Restaurants For Sale Online is an online tool that is helpful in marketing the sale of your business. Selling your business is not an easy task so we have provided some guidelines that have been successful for sellers in the past. You or your broker are responsible for negotiating the sales terms and conditions, including, but not limited to the following activities:

Valuation: Develop a target price which optimizes return to you but a price that is realistic to help drive solid leads.

Packaging: Prepare a complete descriptive financial and market profile created to represent the business to potential buyers. This package can also be used to market the business and protect confidentiality on such sales which are private. These portfolios are provided for the benefit of you and the buyer to fully understand what is included in the sale.

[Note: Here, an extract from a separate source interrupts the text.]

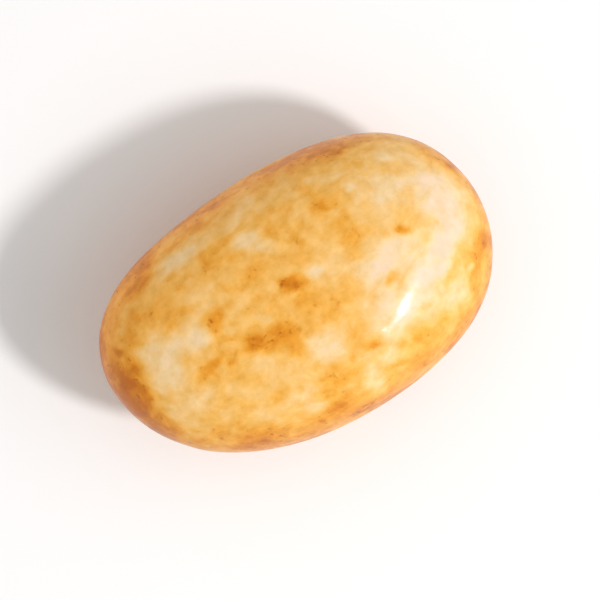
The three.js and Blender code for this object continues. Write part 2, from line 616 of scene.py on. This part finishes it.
def marbled_coat(coat):
    """The glossy coat: cream clouds and caramel smudges on a tan ground, with brown specks."""
    stir_size = 3.4 * MM
    stir_reach = 3.2  # in millimetres
    mottle_size = 0.85 * MM
    peel_size, peel_depth = 0.9 * MM, 0.02 * MM
    material, tree = new_material("marbled coat")
    place = add_node(tree, "ShaderNodeTexCoord", 0, 0).outputs["Object"]
    to_mm = (1 / (MM * coat.stretch), 1 / MM, 1 / MM)
    even = add_node(
        tree, "ShaderNodeMapping", 1, 0, "stretched", {"Vector": place, "Scale": to_mm}
    ).outputs["Vector"]
    fine = on_vectors(tree, 1, 3, "SCALE", {0: place, "Scale": 1 / MM}, "millimetres")

    # The pattern is stirred by shifting the place that it is read at
    stir = noise_node(tree, 2, 1, "stir", even, stir_size, 3, 0.55)["Color"]
    centred = on_vectors(tree, 3, 1, "SUBTRACT", {0: stir, 1: (0.5, 0.5, 0.5)})
    shift = on_vectors(tree, 4, 1, "SCALE", {0: centred, "Scale": stir_reach})
    stirred = on_vectors(tree, 5, 1, "ADD", {0: even, 1: shift}, "stirred")

    # How brown the coat is, from -1 for cream to 1 for brown; the marks attribute also carries the
    # painted shade of the sides and the painted shade and sheen among the listed marks
    marks, free = (
        add_node(tree, "ShaderNodeAttribute", 5, row, name, attribute_name=name).outputs["Fac"]
        for row, name in [(3, "marks"), (4, "free")]
    )
    cloud_fac = noise_node(tree, 6, 0, "clouds", stirred, coat.cloud_size, 4, 0.5)["Fac"]
    clouds = spread(tree, 7, 0, "clouds", cloud_fac, 0.33, 0.67)
    cloud_share = spread(tree, 7, 4, "cloud share", free, 0, 1, 0.28, 0.58)
    smudge_fac = noise_node(tree, 6, 2, "smudges", stirred, coat.smudge_size, 5, 0.55)["Fac"]
    smudges = spread(tree, 7, 2, "smudges", smudge_fac, 0.36, 0.72, -0.36, 0.62)
    smudge_share = spread(tree, 7, 5, "smudge share", free, 0, 1, 0.5, 0.85)
    smudges = combine(tree, 8, 2, "MULTIPLY", smudges, smudge_share)
    tone = combine(tree, 8, 0, "MULTIPLY", clouds, cloud_share)
    tone = combine(tree, 9, 0, "ADD", tone, smudges)
    tone = combine(tree, 10, 0, "ADD", tone, marks, "marks")
    mottle_fac = noise_node(tree, 9, 5, "mottle", fine, mottle_size, 3, 0.55)["Fac"]
    mottle = spread(tree, 10, 5, "mottle", mottle_fac, 0.3, 0.7, -0.14, 0.14)
    tone = combine(tree, 11, 0, "ADD", tone, mottle, "tone")
    share = spread(tree, 12, 0, "tone", tone, -1.5, 1.5, 0, 1, "SMOOTHSTEP")
    stops = [
        (0.04, coat.palest),
        (0.19, coat.cream),
        (0.34, coat.pale_tan),
        (0.50, coat.tan),
        (0.66, coat.golden),
        (0.83, coat.caramel),
        (0.99, coat.brown),
    ]
    marbling = ramp(tree, 13, 0, "marbling", share, stops)

    # Dark specks only where the coat is already browner than its ground
    speck_fac = noise_node(tree, 12, 3, "specks", fine, coat.speck_size, 1.5, 0.5)["Fac"]
    specks = spread(tree, 13, 3, "specks", speck_fac, 0.62, 0.72, 0, 1)
    browner = spread(tree, 13, 4, "browner places", share, 0.58, 0.85, 0, 0.75)
    specks = combine(tree, 14, 3, "MULTIPLY", specks, browner)
    speckled = add_node(
        tree,
        "ShaderNodeMix",
        15,
        0,
        "specks",
        {0: specks, 6: marbling, 7: (*coat.speck, 1)},
        data_type="RGBA",
    ).outputs[2]

    # Fine unevenness of the colour
    brightness = spread(tree, 15, 5, "brightness", mottle_fac, 0.3, 0.7, 1.06, 0.94)
    mottled = add_node(
        tree, "ShaderNodeHueSaturation", 16, 0, "mottle", {"Value": brightness, "Color": speckled}
    ).outputs["Color"]

    # Orange peel in the gloss
    peel = noise_node(tree, 13, 7, "orange peel", fine, peel_size, 3, 0.5)["Fac"]
    sockets = {"Height": peel, "Strength": 0.5, "Distance": peel_depth}
    bump = add_node(tree, "ShaderNodeBump", 14, 7, "orange peel", sockets).outputs["Normal"]
    dullness = spread(tree, 14, 5, "dullness", smudge_fac, 0.35, 0.7, 0.32, 0.4)

    shader = add_node(
        tree,
        "ShaderNodeBsdfPrincipled",
        18,
        0,
        "coat",
        {
            "Base Color": mottled,
            "Roughness": dullness,
            "Normal": bump,
            "Coat Normal": bump,
            "Specular IOR Level": 0.08,
            "Coat Weight": 0.27,
            "Coat Roughness": 0.17,
            "Subsurface Weight": 0.15,
            "Subsurface Radius": (1.0, 0.55, 0.25),
            "Subsurface Scale": 0.8 * MM,
        },
    )
    add_node(tree, "ShaderNodeOutputMaterial", 20, 0, "", {"Surface": shader.outputs["BSDF"]})
    return material


def pale_floor():
    """A plain white floor with a faint unevenness of its own."""
    material, tree = new_material("pale floor")
    place = add_node(tree, "ShaderNodeTexCoord", 0, 0).outputs["Object"]
    grain = add_node(
        tree, "ShaderNodeTexNoise", 1, 0, "grain", {"Vector": place, "Scale": 12.0, "Detail": 2.0}
    ).outputs["Fac"]
    whites = [(0.3, (0.885, 0.885, 0.88)), (0.7, (0.90, 0.90, 0.895))]
    colour = ramp(tree, 2, 0, "white", grain, whites)
    sockets = {"Base Color": colour, "Roughness": 0.9, "Specular IOR Level": 0.1}
    shader = add_node(tree, "ShaderNodeBsdfPrincipled", 4, 0, "floor", sockets)
    add_node(tree, "ShaderNodeOutputMaterial", 6, 0, "", {"Surface": shader.outputs["BSDF"]})
    return material


# ---------------------------------------------------------------- operators


class ALMOND_OT_coated_almond(bpy.types.Operator):
    """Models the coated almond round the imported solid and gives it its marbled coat"""

    bl_idname = "almond.coated_almond"
    bl_label = "Model the coated almond"
    bl_options = {"REGISTER", "UNDO"}

    def execute(self, context):
        form = context.scene.almond_form
        almond = rounded_cage(form)
        apply_modifier(almond, "SHRINKWRAP", target=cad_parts[SOLID])
        apply_modifier(almond, "SMOOTH", factor=0.5, iterations=form.smoothing)
        apply_modifier(almond, "SUBSURF", levels=2, render_levels=2)
        add_swells(almond)
        add_relief(almond, form)
        press_foot(almond, form)
        almond.vertex_groups.clear()
        paint_marks(almond)
        bpy.ops.object.shade_smooth()
        almond.data.materials.append(marbled_coat(context.scene.almond_coat))
        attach(almond, "root")
        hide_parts(SOLID)
        return {"FINISHED"}


def add_lamp(
    name, azimuth, elevation, away, size, watts, colour=(1, 1, 1), lights="body and gloss"
):
    """An unseen area light that faces the almond. lights says what of the coat it shines on."""
    direction = Vector(
        (
            math.cos(azimuth) * math.cos(elevation),
            math.sin(azimuth) * math.cos(elevation),
            math.sin(elevation),
        )
    )
    bpy.ops.object.light_add(type="AREA", location=away * direction)
    lamp = bpy.context.object
    lamp.name = name
    lamp.rotation_euler = direction.to_track_quat("Z", "Y").to_euler()
    lamp.data.shape = "ELLIPSE"
    lamp.data.size, lamp.data.size_y = size
    lamp.data.energy = watts
    lamp.data.color = colour
    lamp.visible_camera = False
    lamp.visible_diffuse = "body" in lights
    lamp.visible_glossy = "gloss" in lights


class ALMOND_OT_stage(bpy.types.Operator):
    """Sets up the floor, the lights and the camera that looks straight down"""

    bl_idname = "almond.stage"
    bl_label = "Set up the stage"
    bl_options = {"REGISTER", "UNDO"}

    def execute(self, context):
        stage = context.scene.almond_stage
        bpy.ops.object.select_all(action="DESELECT")
        bpy.ops.mesh.primitive_plane_add(size=stage.floor_size)
        floor = context.object
        floor.name = "floor"
        floor.data.materials.append(pale_floor())

        # The key shapes the body, and the glint in the same place makes the highlight
        azimuth = stage.key_azimuth - stage.picture_turn
        elevation = stage.key_elevation
        from_key = {"azimuth": azimuth, "elevation": elevation, "away": 0.7, "size": (0.09, 0.09)}
        add_lamp("key", watts=2.95, colour=(1.0, 0.965, 0.97), lights="body", **from_key)
        add_lamp("glint", watts=2.8, colour=(0.84, 0.70, 1.0), lights="gloss", **from_key)
        beside = azimuth + math.radians(14)
        add_lamp("strip", beside, elevation, away=0.6, size=(0.84, 0.09), watts=0.75)
        add_lamp(
            "warm",
            azimuth + math.radians(180),
            math.radians(4),
            away=0.5,
            size=(0.9, 0.06),
            watts=0.8,
            colour=(1.0, 0.72, 0.4),
            lights="body",
        )

        world = bpy.data.worlds.new("soft studio")
        world.use_nodes = True
        background = world.node_tree.nodes["Background"]
        background.inputs["Color"].default_value = (0.975, 0.99, 1.0, 1)
        background.inputs["Strength"].default_value = 0.58
        context.scene.world = world

        middle = (SOLID_LOW + SOLID_HIGH) / 2
        sensor = 36 * MM
        height = stage.frame_width * stage.lens * MM / sensor
        bpy.ops.object.camera_add(location=middle + Vector((0, 0, height)))
        camera = context.object
        camera.name = "camera"
        camera.rotation_euler = (0, 0, -stage.picture_turn)
        camera.data.lens = stage.lens
        camera.data.sensor_width = sensor / MM
        camera.data.clip_start = 0.01
        context.scene.camera = camera
        context.scene.view_settings.view_transform = "Standard"
        return {"FINISHED"}


class ALMOND_PT_sidebar(bpy.types.Panel):
    """The almond's sizes, colours and operators"""

    bl_idname = "ALMOND_PT_sidebar"
    bl_label = "Chocolate-covered almond"
    bl_space_type = "VIEW_3D"
    bl_region_type = "UI"
    bl_category = "Almond"

    def draw(self, context):
        for title, name, operator in [
            ("Form", "almond_form", None),
            ("Coat", "almond_coat", ALMOND_OT_coated_almond.bl_idname),
            ("Stage", "almond_stage", ALMOND_OT_stage.bl_idname),
        ]:
            group = getattr(context.scene, name)
            box = self.layout.box()
            box.label(text=title)
            for key in group.__annotations__:
                box.prop(group, key)
            if operator:
                box.operator(operator)


CLASSES = [
    AlmondForm,
    AlmondCoat,
    AlmondStage,
    ALMOND_OT_coated_almond,
    ALMOND_OT_stage,
    ALMOND_PT_sidebar,
]
GROUPS = {"almond_form": AlmondForm, "almond_coat": AlmondCoat, "almond_stage": AlmondStage}


def register():
    for cls in CLASSES:
        bpy.utils.register_class(cls)
    for name, group in GROUPS.items():
        setattr(bpy.types.Scene, name, bpy.props.PointerProperty(type=group))


def unregister():
    for name in GROUPS:
        delattr(bpy.types.Scene, name)
    for cls in reversed(CLASSES):
        bpy.utils.unregister_class(cls)


def main():
    register()
    bpy.ops.almond.coated_almond()
    bpy.ops.almond.stage()


if __name__ == "__main__":
    main()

Marketing: An active network of potential buyers should be pinpointed as qualified prospects for your specific business. In addition to website marketing, we recommend local newspaper classifieds, and also doing direct bulk mailings to owners of similar businesses in your area. Many existing owners are looking for new opportunities, and may be looking for a business just like yours. (i.e. Someone who is trying to sell a Bar in Chicago, should acquire a database of all existing bars in Chicago and do a mailing with information regarding your listing)

Negotiation: We highly recommend owners bring in a qualified business broker for the negotiating process. To find a qualified broker, please see our brokers directory or visit the International Association of Business Brokers Website.


  1. Price realistically. Don’t overprice or under price your business. If you price it too high you will scare away qualified buyers. If it’s overpriced, many buyers will not make you an offer for fear of offending you. The longer the business is on the market the greater the chances of your employees, suppliers or customers finding out which can cause operational disruption from turnover during the sale.
  2. Prepare a business offering package. Include the information that buyers need to see; i.e., leases and profit and loss statements. Buyers will lose enthusiasm if they have to wait for items to be produced so be timely in your response.
  3. Bring the deferred maintenance up to date. Prior to putting the business on the market this is highly recommended. When buyers see items that need fixing then they often wonder about the condition of things they can’t see. Sometimes the smallest detail will turn the buyer away.
  4. Prepare a purchase agreement form prior to finding a buyer. You should be prepared from the beginning to take an offer. Either you, a business broker or attorney should have this prepared. This way you make it easy for yourself and the buyer to receive/make offers when you have a deal. Attorneys are sometimes slow in putting agreements together and the buyer’s enthusiasm may evaporate if the purchase is delayed.
  5. Look for a buyer in as broad an area as possible. Don’t depend only on our website to produce leads. Although we receive a lot of traffic and interested buyers, only a fraction of the potential buyers are using the internet. The way to get the optimal price is to have as many qualified buyers as possible. Use local newspapers and direct targeted mailings. If you have a real high profile listing you may consider advertising in Nation’s Restaurant New classifieds.
  6. Qualify the buyers right away. You need to know about the financial strength and business skills of an interested buyer before you give out confidential information on your business or spend a lot of time with them. You can do this by getting a credit report and also interviewing them in a friendly discussion about their experience in the business.
  7. Confirm your leases. Make sure your location and equipment leases are transferable before you look for a buyer. Many potential sales have blown up because lessors refuse to assign a lease. If your remaining lease term is short, negotiate a new lease prior to offering that business for sale. If you do not do this, the real estate owner can lease the property themselves and reap the benefits of your hard word.
  8. Get everything is writing. Make sure that every agreement of the transaction is clearly stated in writing, including all contingency removals. People quickly forget what was said and not written which frequently leads to arguments and then lawsuits.
  9. Get a deposit. Require a substantial deposit when you have reached an agreement with a buyer. The deposit should be held by a neutral escrow holder in order to limit your liability.
  10. Follow correct procedures. If you are financing part of the sale, be sure the correct procedures are followed in order to protect your note. These includes making any necessary filings city/state of your location, suitable promissory notes, security agreements, etc.